Speaking of those probe-up-the-nose COVID-19 tests, Kristie is not a fan.
"It is not fun," she said. "The first one I got was so shockingly painful for me that I was kicking and screaming. My second and third ones were more bearable."
Enduring multiple tests is the price all NWSL players will have to pay for resuming their careers. That and probably some boredom since the league will have strict social-distancing policies in place in Utah so as to not spread potential illnesses.
Sam noted that at the World Cup last summer she had a lot of freedom -- to wander off to get coffee or see her family. There will be none of that this time. No family members other than the small children of the league's few moms (and their caregivers) will accompany the players to Utah.
Sam's husband Pat will be back home in Boston, so she figures "bringing a lot of books" will be smart. "I'm going to have to come up with a little project if I'm going to by myself all day. We'll have to see."
As for Kristie, "Sam's the reader," she said with a laugh. "I'm probably going to bring my iPad and download every single show on Netflix, every single reality TV show."
Kristie long ago binged "Tiger King" -- she votes for casting Matthew McConaughey as Joe Exotic in the inevitable Hollywood version -- but if she has to rewatch Carole Baskin & Friends on an endless loop to pass the time in a Utah hotel room she's willing to pay that price.

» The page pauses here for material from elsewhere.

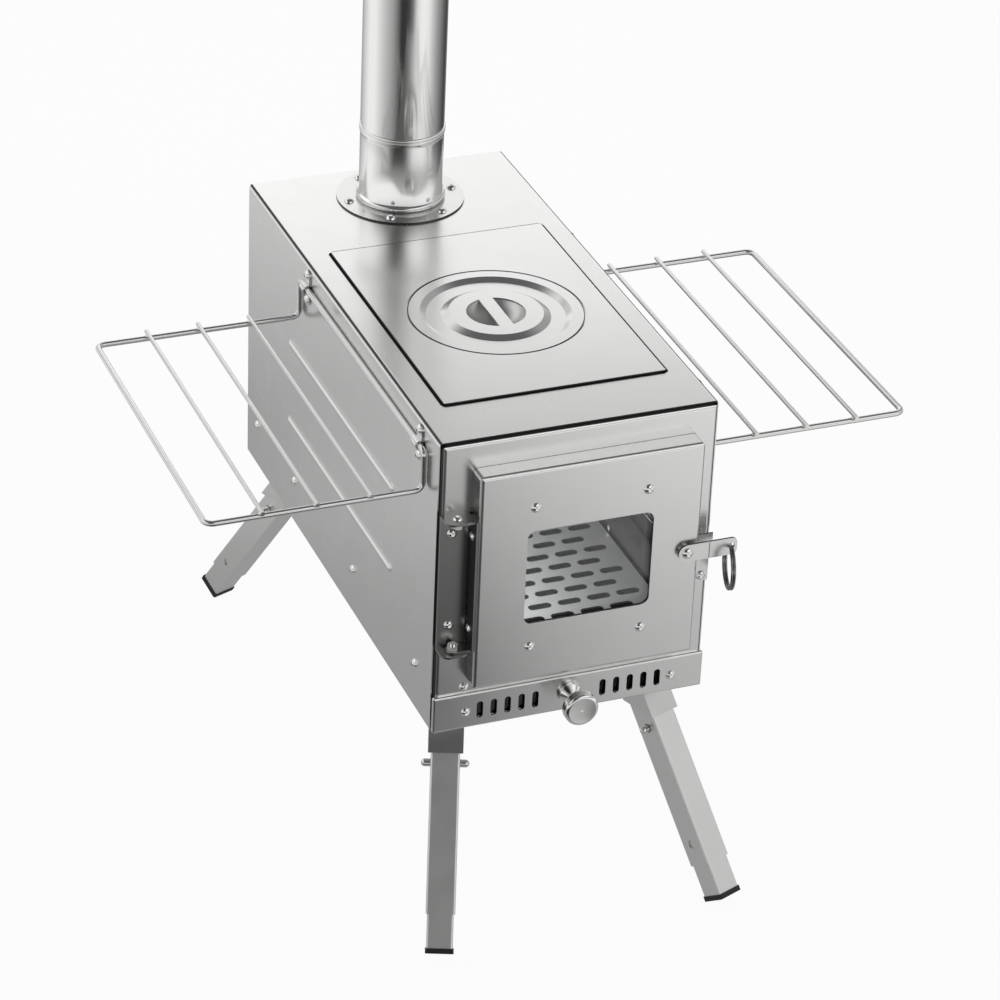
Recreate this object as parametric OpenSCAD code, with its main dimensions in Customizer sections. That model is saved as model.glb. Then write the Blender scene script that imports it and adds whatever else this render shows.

"It's going to be exciting just to be there, just getting out of Houston and being in a competitive environment," she said. "It's not even going to matter how much downtime we have. We're just excited to have these games."
Sibling rivalry Each NWSL team will play four games in the round-robin portion of the Challenge Cup. A quick check of the schedule shows that the Dash's first game will be July 1 against ... the Courage.
So, sister vs. sister.
A scouting report on Sam Mewis, provided by Kristie Mewis: "She is probably the player you don't want to have the ball. We're going to try to keep her away from the ball as much as possible. She's obviously a huge physical presence (at 5-10), so she's going to win a lot of the first balls. I think it's important for us to win the second balls. She's got a hell of a shot. She can shoot from anywhere outside of the 18, so we need to be aware of that."
A scouting report on Kristie Mewis, provided by Sam Mewis: "She's always been so versatile, but her big skill, the thing that everybody talks about, is her left foot. She's always had such great vision to find the right space and then either set herself up for a shot or play a final pass. Her awareness of the field (is special). She's really smart at solving problems and finding the right spaces."
Although fraternizing between teams might be frowned upon in Utah, the sisters are looking forward to checking in with each other in person, at least on the field.
"When I saw the schedule, I was like, 'Oh, thank God, at least I'll get to see her during the games,' " Sam said. "I don't know if we'll be able to hang out outside of that. I haven't seen Kristie in months, so I'm definitely excited that we're playing them. I know my parents will be really bummed that they'll have to miss it. I don't know if they've ever missed us playing against each other."
Said Kristie: "I just figured we were going to play them at some point. It's going to be fun. I haven't seen her in a while (although) we FaceTime all the time."
The Mewis sisters have a strong bond these days. Kristie said she called Sam every night, in tears, during the low points of her ACL rehab. But, like all siblings, they've had their moments.
Most of them came early, back in their Whitman-Hanson days.
Sam vividly recalls their first big adventure together -- they teamed up to lead the U.S. to a runner-up finish at the Under-17 World Cup in New Zealand in 2008.
"To be honest, at that time we weren't best friends," Sam said, chuckling at the memory. "I was two years younger than her and the annoying little sister, always nipping at her heels to hang out with me and invite me (places) and be nice to me."